### To be done
Write out the listing below again, precisely as it is given.

>> Begin Available data

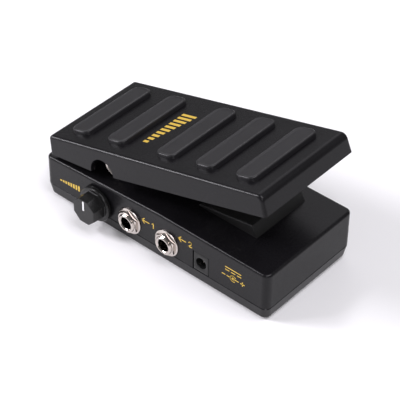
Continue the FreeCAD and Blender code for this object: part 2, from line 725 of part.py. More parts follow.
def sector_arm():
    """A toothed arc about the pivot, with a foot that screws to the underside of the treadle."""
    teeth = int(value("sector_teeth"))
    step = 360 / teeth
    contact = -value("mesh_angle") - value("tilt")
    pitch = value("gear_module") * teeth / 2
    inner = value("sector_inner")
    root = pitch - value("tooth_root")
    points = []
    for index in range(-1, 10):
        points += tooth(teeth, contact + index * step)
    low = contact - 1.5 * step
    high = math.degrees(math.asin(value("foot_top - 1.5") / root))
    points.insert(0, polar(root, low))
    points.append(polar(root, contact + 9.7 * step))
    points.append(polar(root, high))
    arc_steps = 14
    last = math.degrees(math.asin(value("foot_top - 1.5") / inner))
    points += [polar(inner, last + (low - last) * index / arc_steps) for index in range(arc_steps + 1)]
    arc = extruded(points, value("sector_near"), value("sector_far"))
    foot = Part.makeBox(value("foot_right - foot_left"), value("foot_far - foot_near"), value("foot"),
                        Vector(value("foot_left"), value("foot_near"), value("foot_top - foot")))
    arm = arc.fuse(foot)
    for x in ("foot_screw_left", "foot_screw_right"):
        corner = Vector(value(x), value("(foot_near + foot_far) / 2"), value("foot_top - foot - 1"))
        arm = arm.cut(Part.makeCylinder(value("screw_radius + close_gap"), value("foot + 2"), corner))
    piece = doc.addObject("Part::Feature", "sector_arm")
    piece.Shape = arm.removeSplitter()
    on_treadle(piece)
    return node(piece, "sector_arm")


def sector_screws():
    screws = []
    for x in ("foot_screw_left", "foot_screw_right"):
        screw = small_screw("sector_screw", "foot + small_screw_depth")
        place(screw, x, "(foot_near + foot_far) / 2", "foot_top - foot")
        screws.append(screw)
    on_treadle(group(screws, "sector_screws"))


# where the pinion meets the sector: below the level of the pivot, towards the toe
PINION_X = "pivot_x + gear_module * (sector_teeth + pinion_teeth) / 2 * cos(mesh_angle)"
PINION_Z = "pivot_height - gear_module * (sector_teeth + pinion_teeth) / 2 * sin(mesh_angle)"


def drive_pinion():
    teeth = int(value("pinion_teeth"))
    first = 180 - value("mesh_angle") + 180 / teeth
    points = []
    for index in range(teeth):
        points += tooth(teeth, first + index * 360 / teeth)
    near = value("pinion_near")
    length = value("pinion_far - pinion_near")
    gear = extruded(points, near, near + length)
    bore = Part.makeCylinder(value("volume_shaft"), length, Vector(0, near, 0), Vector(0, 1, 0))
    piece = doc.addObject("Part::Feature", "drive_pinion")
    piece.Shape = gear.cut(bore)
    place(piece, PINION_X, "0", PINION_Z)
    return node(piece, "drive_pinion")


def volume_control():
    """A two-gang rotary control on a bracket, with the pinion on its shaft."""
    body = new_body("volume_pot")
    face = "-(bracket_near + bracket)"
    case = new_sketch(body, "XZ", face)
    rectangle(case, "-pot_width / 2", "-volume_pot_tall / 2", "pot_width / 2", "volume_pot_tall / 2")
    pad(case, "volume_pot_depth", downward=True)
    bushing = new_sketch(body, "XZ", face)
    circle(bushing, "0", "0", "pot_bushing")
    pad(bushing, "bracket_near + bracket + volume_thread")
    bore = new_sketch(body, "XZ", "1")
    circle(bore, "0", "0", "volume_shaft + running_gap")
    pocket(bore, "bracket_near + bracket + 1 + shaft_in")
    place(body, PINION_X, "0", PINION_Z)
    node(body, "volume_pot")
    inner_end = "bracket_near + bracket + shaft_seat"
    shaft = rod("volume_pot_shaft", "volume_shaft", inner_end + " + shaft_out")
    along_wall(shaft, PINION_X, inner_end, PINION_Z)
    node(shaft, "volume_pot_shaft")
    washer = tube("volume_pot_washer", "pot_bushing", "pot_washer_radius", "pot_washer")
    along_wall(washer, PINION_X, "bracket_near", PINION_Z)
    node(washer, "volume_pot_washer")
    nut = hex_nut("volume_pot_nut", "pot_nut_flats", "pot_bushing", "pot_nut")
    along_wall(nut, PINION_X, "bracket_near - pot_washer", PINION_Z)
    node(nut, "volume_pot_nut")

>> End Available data

### Task response
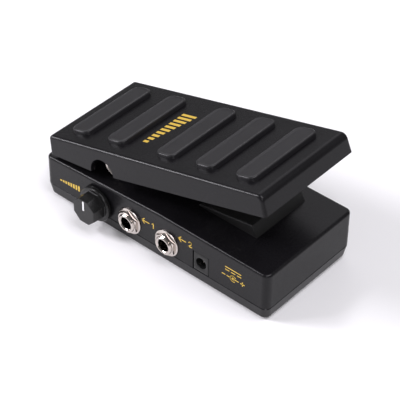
Continue the FreeCAD and Blender code for this object: part 2, from line 725 of part.py. More parts follow.
def sector_arm():
    """A toothed arc about the pivot, with a foot that screws to the underside of the treadle."""
    teeth = int(value("sector_teeth"))
    step = 360 / teeth
    contact = -value("mesh_angle") - value("tilt")
    pitch = value("gear_module") * teeth / 2
    inner = value("sector_inner")
    root = pitch - value("tooth_root")
    points = []
    for index in range(-1, 10):
        points += tooth(teeth, contact + index * step)
    low = contact - 1.5 * step
    high = math.degrees(math.asin(value("foot_top - 1.5") / root))
    points.insert(0, polar(root, low))
    points.append(polar(root, contact + 9.7 * step))
    points.append(polar(root, high))
    arc_steps = 14
    last = math.degrees(math.asin(value("foot_top - 1.5") / inner))
    points += [polar(inner, last + (low - last) * index / arc_steps) for index in range(arc_steps + 1)]
    arc = extruded(points, value("sector_near"), value("sector_far"))
    foot = Part.makeBox(value("foot_right - foot_left"), value("foot_far - foot_near"), value("foot"),
                        Vector(value("foot_left"), value("foot_near"), value("foot_top - foot")))
    arm = arc.fuse(foot)
    for x in ("foot_screw_left", "foot_screw_right"):
        corner = Vector(value(x), value("(foot_near + foot_far) / 2"), value("foot_top - foot - 1"))
        arm = arm.cut(Part.makeCylinder(value("screw_radius + close_gap"), value("foot + 2"), corner))
    piece = doc.addObject("Part::Feature", "sector_arm")
    piece.Shape = arm.removeSplitter()
    on_treadle(piece)
    return node(piece, "sector_arm")


def sector_screws():
    screws = []
    for x in ("foot_screw_left", "foot_screw_right"):
        screw = small_screw("sector_screw", "foot + small_screw_depth")
        place(screw, x, "(foot_near + foot_far) / 2", "foot_top - foot")
        screws.append(screw)
    on_treadle(group(screws, "sector_screws"))


# where the pinion meets the sector: below the level of the pivot, towards the toe
PINION_X = "pivot_x + gear_module * (sector_teeth + pinion_teeth) / 2 * cos(mesh_angle)"
PINION_Z = "pivot_height - gear_module * (sector_teeth + pinion_teeth) / 2 * sin(mesh_angle)"


def drive_pinion():
    teeth = int(value("pinion_teeth"))
    first = 180 - value("mesh_angle") + 180 / teeth
    points = []
    for index in range(teeth):
        points += tooth(teeth, first + index * 360 / teeth)
    near = value("pinion_near")
    length = value("pinion_far - pinion_near")
    gear = extruded(points, near, near + length)
    bore = Part.makeCylinder(value("volume_shaft"), length, Vector(0, near, 0), Vector(0, 1, 0))
    piece = doc.addObject("Part::Feature", "drive_pinion")
    piece.Shape = gear.cut(bore)
    place(piece, PINION_X, "0", PINION_Z)
    return node(piece, "drive_pinion")


def volume_control():
    """A two-gang rotary control on a bracket, with the pinion on its shaft."""
    body = new_body("volume_pot")
    face = "-(bracket_near + bracket)"
    case = new_sketch(body, "XZ", face)
    rectangle(case, "-pot_width / 2", "-volume_pot_tall / 2", "pot_width / 2", "volume_pot_tall / 2")
    pad(case, "volume_pot_depth", downward=True)
    bushing = new_sketch(body, "XZ", face)
    circle(bushing, "0", "0", "pot_bushing")
    pad(bushing, "bracket_near + bracket + volume_thread")
    bore = new_sketch(body, "XZ", "1")
    circle(bore, "0", "0", "volume_shaft + running_gap")
    pocket(bore, "bracket_near + bracket + 1 + shaft_in")
    place(body, PINION_X, "0", PINION_Z)
    node(body, "volume_pot")
    inner_end = "bracket_near + bracket + shaft_seat"
    shaft = rod("volume_pot_shaft", "volume_shaft", inner_end + " + shaft_out")
    along_wall(shaft, PINION_X, inner_end, PINION_Z)
    node(shaft, "volume_pot_shaft")
    washer = tube("volume_pot_washer", "pot_bushing", "pot_washer_radius", "pot_washer")
    along_wall(washer, PINION_X, "bracket_near", PINION_Z)
    node(washer, "volume_pot_washer")
    nut = hex_nut("volume_pot_nut", "pot_nut_flats", "pot_bushing", "pot_nut")
    along_wall(nut, PINION_X, "bracket_near - pot_washer", PINION_Z)
    node(nut, "volume_pot_nut")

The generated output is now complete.